Hepatopulmonary Syndrome: Oxidative Stress and Physical Exercise

Adriane Dal Bosco,1,4 Filipe Boeira Schedler,4 *Josieli Raskopf Colares,2,4 Alexandre Simões Dias,4,5 Norma Possa Marroni2-5

1. Methodist University Center, Porto Alegre, Brazil
2. Postgraduate program in medical sciences, Federal University of Rio Grande do Sul, Porto Alegre, Brazil
3. Postgraduate program in cellular and molecular biology applied to health, Lutheran University of Brazil, Canoas, Brazil
4. Laboratory of Experimental Hepatology and Gastroenterology, Hospital of Clinics of Porto Alegre, Porto Alegre, Brazil
5. Federal University of Rio Grande do Sul, Porto Alegre, Brazil
*Correspondence to jozy.ma@hotmail.com

Disclosure: The authors have declared no conflicts of interest.
Received: 11.01.17 Accepted: 06.11.17
Citation: EMJ. 2017;2[4]:69-75.

Abstract

Hepatopulmonary syndrome (HPS) may be defined by hepatic disease, gas exchange abnormalities that may lead to hypoxaemia, and the presence of pulmonary vascular dilations. The balance between the many substances involved in vasodilation and vasoconstriction is regulated by the liver; thus, liver damage may generate systemic changes throughout the body. The pulmonary tissue may be damaged by reactive oxygen species or nitric oxide. Dyspnoea is the most frequent pulmonary symptom, caused by tissue damage, and may become worse when an individual exercises. In experimental research the surgical model of bile duct ligation is the optimal model to simulate the typical lung alterations present in HPS, which results in an increase in oxidative stress in hepatic and pulmonary tissues. In liver injury, the muscular system may also be damaged, for example sarcopenia may seriously aggravate cirrhosis and is associated with cirrhotic patient mortality.

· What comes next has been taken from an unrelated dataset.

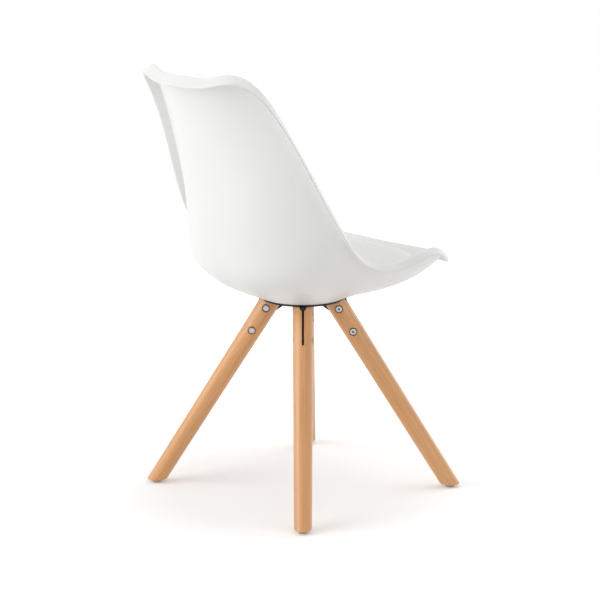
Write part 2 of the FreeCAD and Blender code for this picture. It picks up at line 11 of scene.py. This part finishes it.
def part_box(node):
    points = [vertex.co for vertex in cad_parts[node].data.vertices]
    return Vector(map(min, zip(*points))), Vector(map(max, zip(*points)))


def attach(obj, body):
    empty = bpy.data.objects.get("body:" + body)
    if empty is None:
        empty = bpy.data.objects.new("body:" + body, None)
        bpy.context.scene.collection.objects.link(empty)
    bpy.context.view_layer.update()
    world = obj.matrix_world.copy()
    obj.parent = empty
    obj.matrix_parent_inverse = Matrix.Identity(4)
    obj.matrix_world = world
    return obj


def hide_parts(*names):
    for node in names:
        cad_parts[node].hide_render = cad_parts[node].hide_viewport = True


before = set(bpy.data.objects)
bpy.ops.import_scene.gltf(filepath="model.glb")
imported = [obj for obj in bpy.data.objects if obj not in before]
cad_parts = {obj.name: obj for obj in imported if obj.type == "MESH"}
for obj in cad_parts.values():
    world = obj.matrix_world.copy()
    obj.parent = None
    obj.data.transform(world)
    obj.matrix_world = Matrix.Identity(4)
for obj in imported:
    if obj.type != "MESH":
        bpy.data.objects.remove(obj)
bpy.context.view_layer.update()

bl_info = {
    "name": "Moulded Shell Chair",
    "version": (1, 0, 0),
    "blender": (4, 5, 0),
    "location": "View3D > Sidebar > Chair",
    "description": "Dresses the chair's pieces: shell, cushion, bracket, legs, fasteners and feet",
    "category": "Object",
}

CORNERS = ("front_left", "rear_left", "rear_right", "front_right")
SIDES = ("left", "rear", "right", "front")
BODY = "root"
WHITE = (1.0, 1.0, 1.0, 1.0)

# Texture scales, in cells to the metre
SHELL_CLOUDS = 5.0
SHELL_WAVES = 14.0
SHELL_GLOSS_PATCHES = 30.0
COVER_CLOUDS = 18.0
COVER_PULLS = 22.0
PEEL = 900.0
METAL_CLOUDS = 260.0
METAL_SCRATCHES = (600.0, 600.0, 5200.0)
GLIDE_SCUFFS = 320.0
PLY_GRAIN = (400.0, 22.0, 400.0)

# Relief of the textures, in metres
SHELL_WAVE_DEPTH = 0.0002
COVER_PULL_DEPTH = 0.0009
COVER_CREASE_DEPTH = 0.00012
GRAIN_DEPTH = 0.0001
FLECK_DEPTH = 0.00005
PEEL_DEPTH = 0.00006
SCRATCH_DEPTH = 0.00001
SCUFF_DEPTH = 0.00004
PLY_DEPTH = 0.0001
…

Muscular changes can be explained by the actions of myostatin and insulin-like growth factor and the increase in body levels of ammonia. As a result of impaired cardiopulmonary and muscular conditions, HPS patients may exhibit a low exercise tolerance, low muscle strength, and low functionality. Liver disease can contribute to HPS oxidative stress and is one of the main factors responsible for the reduction of gas exchange. Physical exercise can be performed as a way of modifying this pathophysiological state. Studies that have investigated physical exercise as a therapy for cirrhosis suggest that this approach may be beneficial for cirrhotic patients, primarily with regard to muscular and cardiorespiratory injuries.